• _MATERIAL PROVIDED_
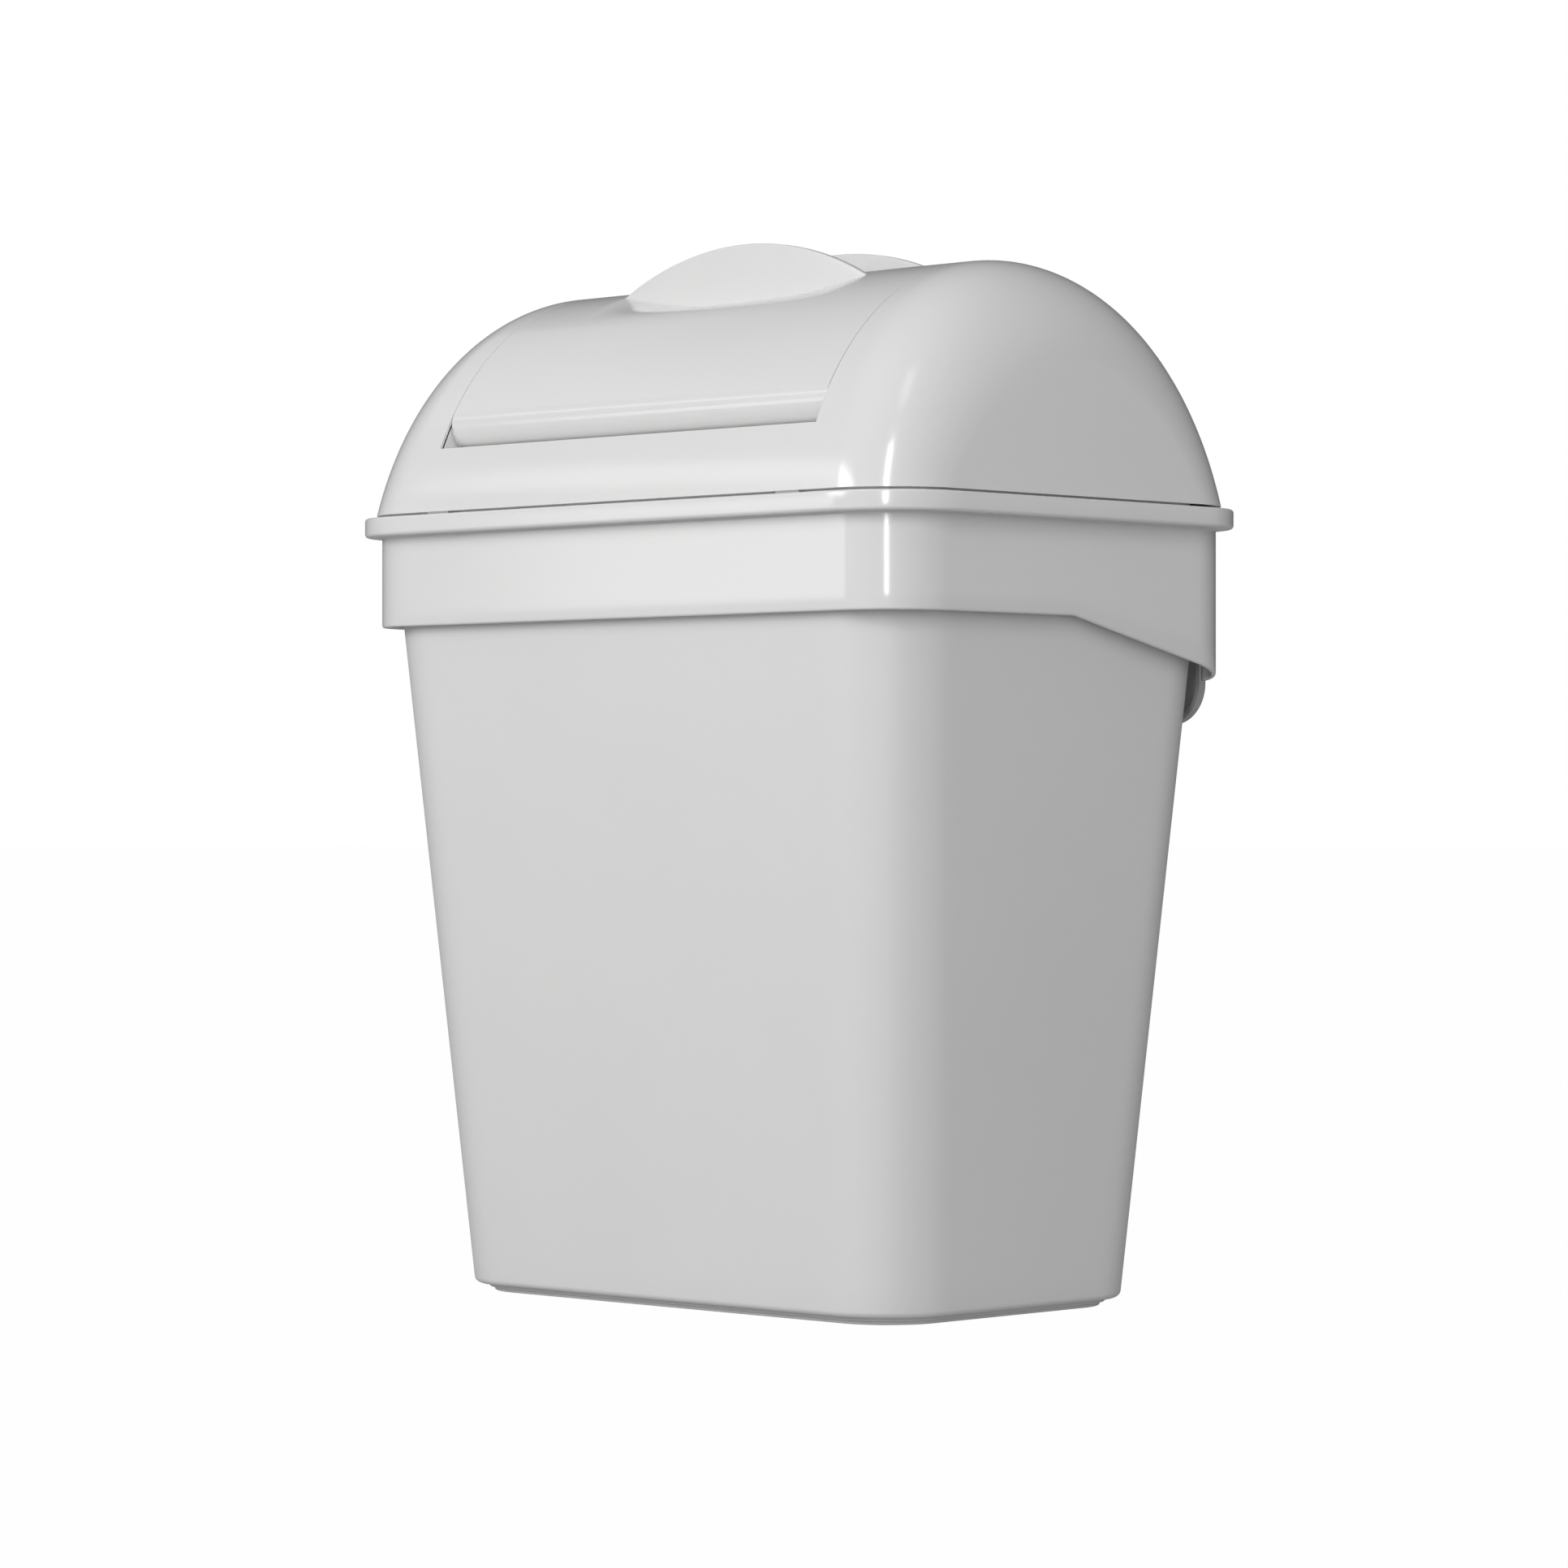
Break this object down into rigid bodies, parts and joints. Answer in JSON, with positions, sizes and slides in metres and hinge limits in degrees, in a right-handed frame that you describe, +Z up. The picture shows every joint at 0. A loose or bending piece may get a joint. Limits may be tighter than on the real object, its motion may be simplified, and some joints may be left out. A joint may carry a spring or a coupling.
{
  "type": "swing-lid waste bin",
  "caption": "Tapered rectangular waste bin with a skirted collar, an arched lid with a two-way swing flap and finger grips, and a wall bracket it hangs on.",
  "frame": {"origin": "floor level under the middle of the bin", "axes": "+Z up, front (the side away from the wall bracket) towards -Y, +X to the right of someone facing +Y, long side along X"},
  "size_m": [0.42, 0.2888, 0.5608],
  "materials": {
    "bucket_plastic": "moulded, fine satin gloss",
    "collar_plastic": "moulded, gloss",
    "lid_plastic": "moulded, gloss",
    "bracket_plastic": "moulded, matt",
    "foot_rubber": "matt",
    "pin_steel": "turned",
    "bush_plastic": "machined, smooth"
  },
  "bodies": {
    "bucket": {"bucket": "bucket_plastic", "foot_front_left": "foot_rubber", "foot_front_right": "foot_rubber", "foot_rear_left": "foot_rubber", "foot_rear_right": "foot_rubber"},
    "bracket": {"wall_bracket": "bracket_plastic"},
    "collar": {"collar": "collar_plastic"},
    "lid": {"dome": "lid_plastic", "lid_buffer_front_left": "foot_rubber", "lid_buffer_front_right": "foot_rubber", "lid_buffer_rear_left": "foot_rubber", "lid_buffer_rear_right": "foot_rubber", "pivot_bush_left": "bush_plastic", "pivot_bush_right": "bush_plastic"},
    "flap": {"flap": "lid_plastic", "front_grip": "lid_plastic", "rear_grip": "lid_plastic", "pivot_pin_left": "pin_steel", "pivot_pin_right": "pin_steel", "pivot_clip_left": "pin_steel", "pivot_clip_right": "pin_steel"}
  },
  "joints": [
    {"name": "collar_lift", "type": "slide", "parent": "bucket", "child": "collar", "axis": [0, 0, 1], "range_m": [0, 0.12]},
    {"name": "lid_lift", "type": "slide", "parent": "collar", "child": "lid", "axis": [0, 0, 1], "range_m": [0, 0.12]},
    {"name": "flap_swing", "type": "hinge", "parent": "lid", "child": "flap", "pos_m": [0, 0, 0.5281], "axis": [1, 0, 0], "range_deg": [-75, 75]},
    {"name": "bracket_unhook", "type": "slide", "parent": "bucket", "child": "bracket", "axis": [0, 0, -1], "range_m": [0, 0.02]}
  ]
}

• _PROBLEM DESCRIPTION_
Of the lines in the material, how many contain the word "bodies"? Reply with the number and nothing else.

• _SOLUTION FOR THIS TASK_
2